3. Галяшин Н.В. Показания с «чужих слов» как производные доказательства в уголовном процессе: монография. М.: Проспект, 2017. 176 с.
4. Середнев В.А. К вопросу актуальности использования производных доказательств в уголовном процессе (политико-правовой аспект) // Вестник Нижегородского университета им. Н.А. Лобачевского. 2018 № 3. С. 149-156.
5. Федеральные правила о доказательствах Соединенных Штатов. 2010 // URL: https://www.law.cornell.edu/rules/fre
6. Курс уголовного процесса / под ред. Л.В. Головко. – Изд. 3-е, испр. и доп. – М.: Статут, 2021. 1328 с.
7. Доктринальная модель уголовно-процессуального доказательственного права Российской Федерации и комментарии к ней / под ред. А.С. Александрова. М.: Юрлитинформ, 2015. 304 с.
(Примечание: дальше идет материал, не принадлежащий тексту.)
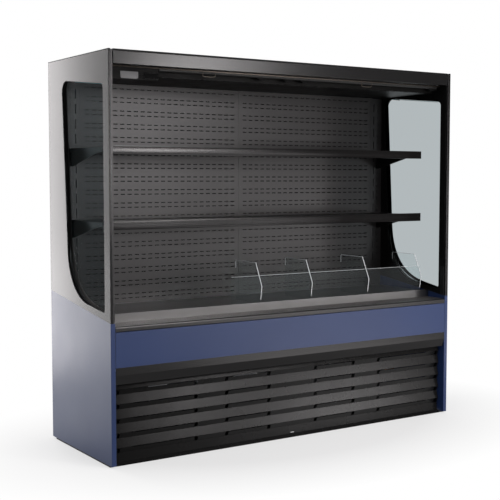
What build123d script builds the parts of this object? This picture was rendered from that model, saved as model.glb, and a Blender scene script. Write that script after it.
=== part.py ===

8. Зинченко И.А. Структура уголовно-процессуального института депонирования показаний, цель и основания его применения (компаративистский взгляд) / И.А. Зинченко, А.А. Попов // Библиотека криминалиста. Научный журнал. 2015. № 1 (18). С. 301-308.
9. Зашляпин Л.А. Принцип уголовного процесса и модель правоотношений процессуального действия // Регулирование уголовно-процессуальных правоотношений: 20-летний опыт применения Уголовно-процессуального кодекса Российской Федерации: сб. статей. СПб, 2023. С. 62-73.